Authority links – These sorts of links take some effort. Constantly liaising with your outreach partners such as reporters and other contacts with authority sites will help achieve some really strong links to your site. Creating content for these types of people takes a lot of research. You need to ensure your content is reliable, on the ball, factual and up-to-date. Creating good relationships with these types of sources will stand you in good stead for future link development.

Relevant links – Creating content for other websites will gain relevant links. Outreach to blogs and enquire about creating a blog post for them. The partner may appreciate the day off and in return for creating the content, request a link back to one of your pages. Bring your ‘A game’ when creating guest blogs as you want the post to be welcomed by the new audience you’re reaching rather than be dismissed.

Another way of creating relevant links is in the form of a press release. Press releases take a bit more of a journalistic approach involving interviews and fact-finding, but done properly, press releases can be quite powerful. As they are news, one could argue that they cannot be deemed as duplicate therefore can reach a huge audience from many different news organisations.

Create a storm-proof strategy.

Looking to 2012 – staying ahead of the game will ensure you hurdle future update issues while your competitors trip and fall.

We need to plan ahead and make our SEO strategies future-proof. Google are constantly changing their algorithm so reacting to each change would be unwise and costly. It will put you behind on your competitors and could take time to rectify, which could have far-reaching affects on the bottom line.

The one sure thing about search engines is that they will evolve yet further and that evolution journey will undoubtedly leave some collateral damage.

Takeaway 2: Prioritise these metrics in 2012

Social authority both at page level and domain level should be one of the major ranking factors for 2012. Google, with its +1 button has shown how much social media matters. Google are going to start looking at how important each person is. It will take into account how influential a person or company is and will be able to judge who is authoritative and who isn’t. A Tweet/re-Tweet from an authoritative person will be the equivalent of a good link from a strong website.

On-page value for consumers including content usability and design has always been an important ranking factor, however will have even more authority in the future of search. The reasoning behind the Panda updates was to eradicate useless websites offering useless products. In order to rank well in the future, you need to show Google that you have a relevant product worth offering, it is at a competitive price, and the page is user friendly and easy to navigate.

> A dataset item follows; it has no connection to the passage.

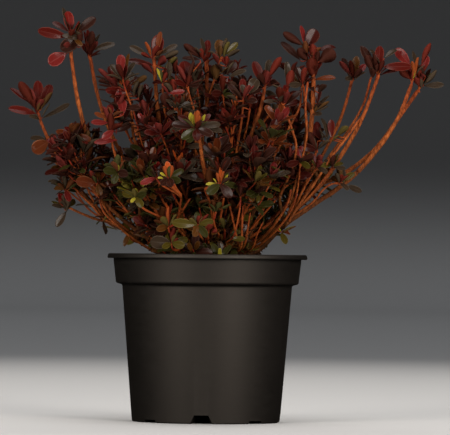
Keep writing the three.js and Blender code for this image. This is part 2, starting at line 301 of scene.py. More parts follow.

Bounce rate, dwell time and click-through rate are going to be important for the future of SEO. This goes back to the user experience of consumers and the relevance of products on offer. Represent each keyword with a corresponding excellent product. If you deserve to rank above competitors in a particular field then during 2012 Google will recognise this and will rank you both accordingly. It may take time to happen… but it will happen.

Google’s holding area seems to have disappeared. This means that a new website, with optimised pages, may rank immediately after launch. “How can this be when my site has dozens of solid links?” I might hear you say… Google has realised that new websites may offer products as good, if not better, than some of the ‘older’ sites that seem to have gotten lazy and cut corners. Google has started to acknowledge freshness in a way it hasn’t before, giving new sites the opportunity to get the rest of their site up to scratch with regards to links and social authority which, if done correctly, may rank them above their competitors in the long-term.

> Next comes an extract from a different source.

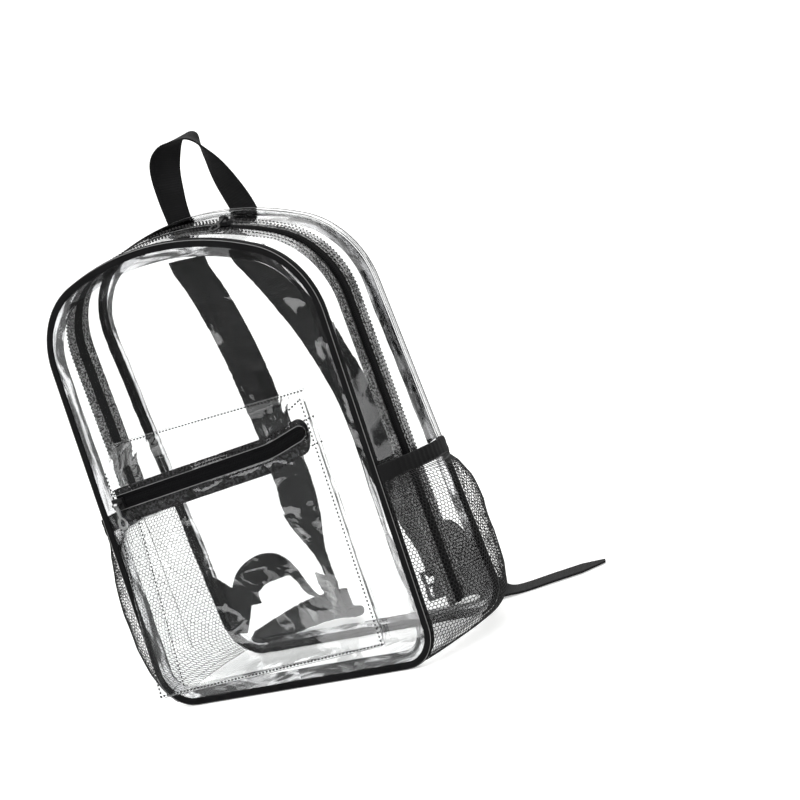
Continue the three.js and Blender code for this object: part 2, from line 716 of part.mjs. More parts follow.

Consolidating pages is one of the ways Google is looking to save money. Google spends billions every year indexing pages and is clamping down on the useless pages. More indexed pages will no longer mean a better site. We feel that if you get rid of the ‘not so important’ products on offer and consolidate your pages to only show your main products that are most beneficial to consumers then you will be on the right track for future online developments.

Takeaway 3: A few things to stop wasting your time on

A lot of time and money are spent on certain elements of an SEO strategy. For the more successful strategists, things such as anchor text in external links, the effectiveness of paid links and exact match keyword domains are factors that are going to have less influence on serps in the future.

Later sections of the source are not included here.